C&A Consulting values our partnership with the investment/asset management, private equity, hedge fund, alternative investments, capital markets, and private placements industry.
• Review and restructure the operating structure of financial services firms and public sector pension fund organization.
• Perform business and technology assessment of core Investment Operations functions, processes, platforms and staff structure.
• Identify priority gaps and recommendations.
• Design organization’s operating model and infrastructure requirements.
• Restructure, ‘revitalize’ and realign business operations.
• Enhance or build the front-, middle- and back-office structure and operations.
• Redesign business process workflows to improve transparency and reporting.

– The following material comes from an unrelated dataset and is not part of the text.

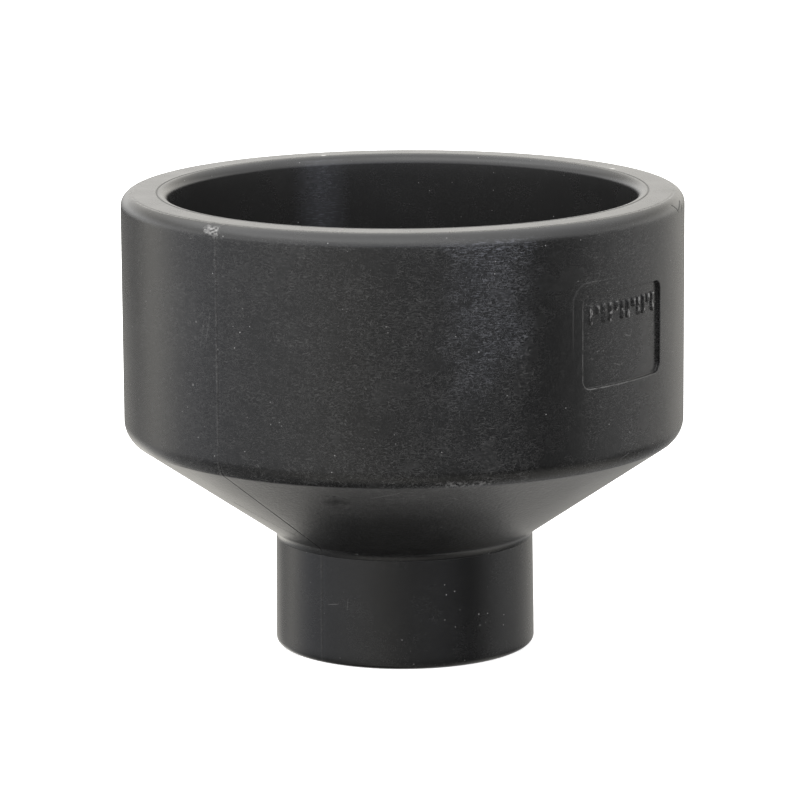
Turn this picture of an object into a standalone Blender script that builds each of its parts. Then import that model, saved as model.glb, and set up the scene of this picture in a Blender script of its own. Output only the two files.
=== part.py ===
"""Concentric socket-fusion pipe reducer, 75 mm to 32 mm, moulded in one piece of black polyethylene.

The reducer stands on its small end. The origin is the centre of that end's flat face, and +Z runs up
the common axis of both sockets, out of the large one. +X points out of the marking pocket, which is
the way one mould half opens, so the two parting lines lie on -Y and +Y.
"""

import math

import bmesh
import bpy
from mathutils import Vector

MM = 0.001

# Driving dimensions, in millimetres
HEIGHT = 73.0
LARGE_OUTER_RADIUS = 44.5
LARGE_MOUTH_RADIUS = 37.1
LARGE_ROOT_RADIUS = 36.6
LARGE_SOCKET_DEPTH = 31.0
SMALL_OUTER_RADIUS = 20.65
SMALL_TOP_RADIUS = 20.5
NECK_RADIUS = 20.3
SMALL_MOUTH_RADIUS = 15.7
SMALL_ROOT_RADIUS = 15.55
SMALL_SOCKET_DEPTH = 18.0
THROAT_RADIUS = 30.5
BORE_RADIUS = 12.75

# Heights of the corners between the cup, the cone and the small end
CUP_BOTTOM_Z = 34.75
NECK_Z = 18.36
SMALL_TOP_Z = 17.3
THROAT_BOTTOM_Z = 34.6
BORE_TOP_Z = 22.8

# The rounding under the cup stops short of the cone, which leaves a crisp ring
CUT_SHORT = 0.8

# Marking pocket in the side of the cup: its floor follows the cup, with raised marks near its top edge
POCKET_WIDTH = 19.4
POCKET_HEIGHT = 14.4
POCKET_CENTRE_Z = 54.65
POCKET_CORNER_RADIUS = 1.4
POCKET_DEPTH = 0.55
MARK_TOP_MARGIN = 1.6
MARK_HEIGHT = 3.0
MARK_RISE = 0.3
MARK_STROKE = 0.6
MARK_PITCH = 1.42
MARK_SHARES = (1.0, 0.5, 1.0, 1.0, 0.5, 1.0, 1.0, 0.5, 1.0, 1.0, 0.5, 1.0)

TURN_STEPS = 72
PLASTIC = {"color": (0.012, 0.012, 0.013, 1.0), "roughness": 0.42, "metallic": 0.0}


def clear_scene():
    for old in list(bpy.data.objects):
        bpy.data.objects.remove(old, do_unlink=True)


def new_collection(name, hidden=False):
    collection = bpy.data.collections.new(name)
    collection.hide_render = hidden
    bpy.context.scene.collection.children.link(collection)
    return collection


def black_polyethylene():
    material = bpy.data.materials.new("black_polyethylene")
    material.use_nodes = True
    shader = material.node_tree.nodes["Principled BSDF"]
    shader.inputs["Base Color"].default_value = PLASTIC["color"]
    shader.inputs["Roughness"].default_value = PLASTIC["roughness"]
    shader.inputs["Metallic"].default_value = PLASTIC["metallic"]
    return material


def rounded_corner(before, corner, after, radius, segments, reach=1.0):
    """Points along this share of the arc that is tangent to both lines meeting at the corner."""
    if radius == 0.0:
        return [corner]
    to_before = (before - corner).normalized()
    to_after = (after - corner).normalized()
    half_angle = to_before.angle(to_after) / 2
    tangent_length = radius / math.tan(half_angle)
    centre = corner + (to_before + to_after).normalized() * (radius / math.sin(half_angle))
    start = corner + to_before * tangent_length - centre
    end = corner + to_after * tangent_length - centre
    sweep = start.angle(end)
    points = []
    for step in range(segments + 1):
        share = reach * step / segments
        blend = (start * math.sin((1 - share) * sweep) + end * math.sin(share * sweep)) / math.sin(sweep)
        points.append(centre + blend)
    return points


def body_profile():
    """The wall's section as (radius, height) in millimetres: down the outside, then up the inside."""
    large_root_z = HEIGHT - LARGE_SOCKET_DEPTH
    corners = (  # radius, height, rounding radius, segments in the rounding, share of it that is kept
        (LARGE_OUTER_RADIUS, HEIGHT, 2.0, 4, 1.0),
        (LARGE_OUTER_RADIUS, CUP_BOTTOM_Z, 3.8, 4, CUT_SHORT),
        (NECK_RADIUS, NECK_Z, 1.95, 4, 1.0),
        (NECK_RADIUS, SMALL_TOP_Z, 0.0, 0, 1.0),
        (SMALL_TOP_RADIUS, SMALL_TOP_Z, 0.0, 0, 1.0),
        (SMALL_OUTER_RADIUS, 0.0, 1.0, 3, 1.0),
        (SMALL_MOUTH_RADIUS, 0.0, 0.9, 3, 1.0),
        (SMALL_ROOT_RADIUS, SMALL_SOCKET_DEPTH, 0.4, 2, 1.0),
        (BORE_RADIUS, SMALL_SOCKET_DEPTH, 0.4, 2, 1.0),
        (BORE_RADIUS, BORE_TOP_Z, 2.0, 2, 1.0),
        (THROAT_RADIUS, THROAT_BOTTOM_Z, 2.0, 2, 1.0),
        (THROAT_RADIUS, large_root_z, 0.4, 2, 1.0),
        (LARGE_ROOT_RADIUS, large_root_z, 0.4, 2, 1.0),
        (LARGE_MOUTH_RADIUS, HEIGHT, 2.0, 4, 1.0),
    )
    points = []
    for index, (radius, height, rounding, segments, reach) in enumerate(corners):
        before = Vector(corners[index - 1][:2])
        after = Vector(corners[(index + 1) % len(corners)][:2])
        points += rounded_corner(before, Vector((radius, height)), after, rounding, segments, reach)
    return points


def turned_body(collection, material):
    """The whole fitting as one turned solid, from its closed wall section."""
    profile = body_profile()
    mesh = bpy.data.meshes.new("reducer_body")
    vertices = [(radius * MM, 0.0, height * MM) for radius, height in profile]
    edges = [(index, (index + 1) % len(profile)) for index in range(len(profile))]
    mesh.from_pydata(vertices, edges, [])
    mesh.materials.append(material)
    body = bpy.data.objects.new("reducer_body", mesh)
    collection.objects.link(body)
    screw = body.modifiers.new("turned", "SCREW")
    screw.axis = "Z"
    screw.steps = TURN_STEPS
    screw.render_steps = TURN_STEPS
    screw.use_merge_vertices = True
    screw.merge_threshold = 0.00001
    screw.use_smooth_shade = True
    return body


def pocket_floor_x(y):
    """How far out the pocket's floor lies at this Y. The floor is a cylinder round the fitting's axis."""
    return math.sqrt((LARGE_OUTER_RADIUS - POCKET_DEPTH) ** 2 - y**2)


def block(low, high):
    """A closed box between two corners given in millimetres, as a bmesh in metres."""
    shape = bmesh.new()
    bmesh.ops.create_cube(shape, size=1.0)
    size = (Vector(high) - Vector(low)) * MM
    bmesh.ops.scale(shape, vec=size, verts=shape.verts)
    bmesh.ops.translate(shape, vec=(Vector(high) + Vector(low)) / 2 * MM, verts=shape.verts)
    return shape


def helper_object(name, shape, collection):
    mesh = bpy.data.meshes.new(name)
    shape.to_mesh(mesh)
    shape.free()
    helper = bpy.data.objects.new(name, mesh)
    helper.display_type = "WIRE"
    helper.hide_render = True
    collection.objects.link(helper)
    return helper


def pocket_core(collection):
    """What the pocket's cutter leaves standing: a drum as wide as the pocket's floor."""
    shape = bmesh.new()
    bmesh.ops.create_cone(
        shape,
        cap_ends=True,
        segments=TURN_STEPS,
        radius1=(LARGE_OUTER_RADIUS - POCKET_DEPTH) * MM,
        radius2=(LARGE_OUTER_RADIUS - POCKET_DEPTH) * MM,
        depth=2 * POCKET_HEIGHT * MM,
    )
    bmesh.ops.translate(shape, vec=(0.0, 0.0, POCKET_CENTRE_Z * MM), verts=shape.verts)
    return helper_object("pocket_core", shape, collection)


def pocket_cutter(collection):
    """A block with its four edges along X rounded, from the pocket's floor out past the cup's wall."""
    half_width = POCKET_WIDTH / 2
    half_height = POCKET_HEIGHT / 2
    low = (LARGE_OUTER_RADIUS - 5.0, -half_width, POCKET_CENTRE_Z - half_height)
    high = (LARGE_OUTER_RADIUS + 5.0, half_width, POCKET_CENTRE_Z + half_height)
    shape = block(low, high)
    along_x = [edge for edge in shape.edges if abs(edge.verts[0].co.x - edge.verts[1].co.x) > MM]
    bmesh.ops.bevel(
        shape, geom=along_x, offset=POCKET_CORNER_RADIUS * MM, segments=4, profile=0.5, affect="EDGES"
    )
    cutter = helper_object("pocket_cutter", shape, collection)
    add_boolean(cutter, "floor", "DIFFERENCE", pocket_core(collection))
    return cutter


def raised_marks(collection):
    """A row of plain upright bars on the pocket's floor, long and short, that hang from one line."""
    row_top = POCKET_CENTRE_Z + POCKET_HEIGHT / 2 - MARK_TOP_MARGIN
    first_y = -MARK_PITCH * (len(MARK_SHARES) - 1) / 2
    marks = bmesh.new()
    for index, share in enumerate(MARK_SHARES):
        middle_y = first_y + index * MARK_PITCH
        floor_x = pocket_floor_x(middle_y)
        low = (floor_x - 0.5, middle_y - MARK_STROKE / 2, row_top - MARK_HEIGHT * share)
        high = (floor_x + MARK_RISE, middle_y + MARK_STROKE / 2, row_top)
        bar = block(low, high)
        mesh = bpy.data.meshes.new("bar")
        bar.to_mesh(mesh)
        bar.free()
        marks.from_mesh(mesh)
        bpy.data.meshes.remove(mesh)
    return helper_object("raised_marks", marks, collection)


def add_boolean(body, name, operation, helper):
    boolean = body.modifiers.new(name, "BOOLEAN")
    boolean.operation = operation
    boolean.solver = "EXACT"
    boolean.object = helper


def main():
    clear_scene()
    parts = new_collection("pipe_reducer")
    cutters = new_collection("cutters", hidden=True)
    body = turned_body(parts, black_polyethylene())
    add_boolean(body, "pocket", "DIFFERENCE", pocket_cutter(cutters))
    add_boolean(body, "marks", "UNION", raised_marks(cutters))


main()
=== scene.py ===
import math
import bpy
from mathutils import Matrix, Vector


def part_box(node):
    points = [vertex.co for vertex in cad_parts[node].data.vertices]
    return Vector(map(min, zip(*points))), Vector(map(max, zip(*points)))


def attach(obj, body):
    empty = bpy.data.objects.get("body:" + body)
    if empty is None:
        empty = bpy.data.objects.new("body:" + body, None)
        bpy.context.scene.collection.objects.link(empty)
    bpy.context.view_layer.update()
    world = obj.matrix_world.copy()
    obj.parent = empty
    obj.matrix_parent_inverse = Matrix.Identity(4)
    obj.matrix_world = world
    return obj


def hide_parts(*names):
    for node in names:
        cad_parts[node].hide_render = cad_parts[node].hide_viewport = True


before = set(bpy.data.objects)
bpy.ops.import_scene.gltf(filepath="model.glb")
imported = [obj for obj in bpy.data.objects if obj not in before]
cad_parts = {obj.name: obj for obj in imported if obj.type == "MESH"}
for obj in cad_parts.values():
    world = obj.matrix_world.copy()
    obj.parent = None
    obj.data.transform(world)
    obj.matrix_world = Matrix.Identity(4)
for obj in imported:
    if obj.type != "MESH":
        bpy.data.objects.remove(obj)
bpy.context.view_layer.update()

# Looks of a socket-fusion pipe reducer, moulded in one piece of black polyethylene.
#
# The whole fitting is one piece on the body "root". Its surface is turned from a fine section, and the
# marking pocket is set into a window that is left open in the cup's wall. Sizes here are in millimetres
# and become metres when the mesh is made. Angles run from +X, which points out of the pocket, to +Y.
# The mould's parting lines are at -Y and +Y.

from types import SimpleNamespace

import bpy
from mathutils import Matrix, Vector, geometry, noise

MM = 0.001
_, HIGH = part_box("reducer_body")
HEIGHT = HIGH.z / MM
CUP_RADIUS = HIGH.x / MM

# The section's corners
CUP_BOTTOM_Z = 34.75
NECK_RADIUS = 20.45
NECK_Z = 18.36
SMALL_TOP_RADIUS = 20.5
SMALL_TOP_Z = 17.45
SMALL_FOOT_RADIUS = 20.65
SMALL_MOUTH_RADIUS = 15.7
SMALL_ROOT_RADIUS = 15.55
SMALL_ROOT_Z = 18.0
BORE_RADIUS = 12.75
BORE_TOP_Z = 22.8
THROAT_RADIUS = 30.5
THROAT_BOTTOM_Z = 34.6
LARGE_ROOT_RADIUS = 36.6
LARGE_ROOT_Z = 42.0
LARGE_MOUTH_RADIUS = 37.1
CONE_TOP_RADIUS = 43.4
CONE_TOP_Z = 34.09
RIM_ROUNDING = 2.0
CUP_ROUNDING = 3.8
CUP_ROUNDING_REACH = 0.8
NECK_ROUNDING = 1.95
NECK_FOOT = 0.12
MOUTH_ROUNDING = 1.5

# The fine groove round the large mouth, where two parts of the mould met
GROOVE_RADIUS = 38.78
GROOVE_HALF_WIDTH = 0.14
GROOVE_HALF_FLOOR = 0.04
GROOVE_DEPTH = 0.1

# The ridge of a parting line with the shallow sink beside it, and the gate's cut-off stub on the rim
RIDGE_RISE = 0.05
RIDGE_HALF_WIDTH = 0.13
SINK_DEPTH = 0.03
SINK_HALF_WIDTH = 0.22
SINK_ASIDE = 0.32
RIDGE_FADE = 1.5
STUB_START = -3.1
STUB_END = 1.3
STUB_RISE = 0.07
STUB_HEIGHT = 1.7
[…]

• Design investment processing systems and operations model for multi-asset investment portfolio.
• Optimize technology to drive cost and productivity efficiencies.
• Rebuild an entire technology platform infrastructure.
• Enhance regulatory, governance and compliance management within an operating framework
• Automate processes and systems to strengthen business controls
• Implement large-scale business and digital transformation.
• Build out a dynamic, formal core investment operations function to readily support and adapt to dynamic investment strategies.
• Transition key senior management roles.
• Enhance and maintain a robust operations team.
• Advise navigating financial market and technology disruption.
• Reduce cost of operations, while improving governance models.